Negotiations are underway between a delegation from Fallujah and the central government to forge an agreement that would allow Iraqi police and soldiers into the city. According to Iraqi nationalist mujahideen leaders who spoke at an advisory council meeting, however, the jihad groups dominated by foreign fighters, like Tawhid and Jihad, will not abide by any settlement, making an invasion more likely.
At a meeting Wednesday, the shura council voted, 10 to 2, to accept a tentative settlement, but the two dissenting groups vowed to keep fighting regardless of any cease-fire, members of the council said.
Meanwhile, extremists are taking advantage of the US airstrikes to lobby for support among those who believe the bombs kill innocent civilians.
Friday in Fallujah, bulldozers moved the wreckage of a house hit in a predawn airstrike, which the United States said targeted a Zarqawi network meeting place.

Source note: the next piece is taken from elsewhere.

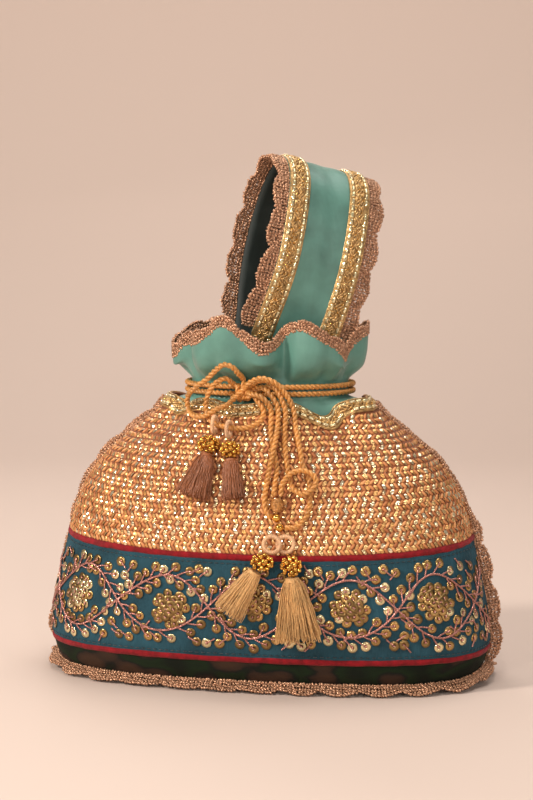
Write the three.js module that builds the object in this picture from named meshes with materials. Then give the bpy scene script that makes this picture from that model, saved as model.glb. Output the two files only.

Khalid Adai al-Dulaimi wept by the rubble of the building, which he identified as his brother's home. He said his nephew, Ahmed Maher al-Dulaimi, was killed while celebrating his wedding Thursday night.
"We will avenge our dead from the Americans," he said.
A local mujahideen leader known as Khalid abu Jihad stopped by the site and addressed the neighbors and relatives as they combed through the debris.
"You are idiots," he said. "We have told you that the American troops have no conscience. You wanted the negotiations, but they want to kill your women and children."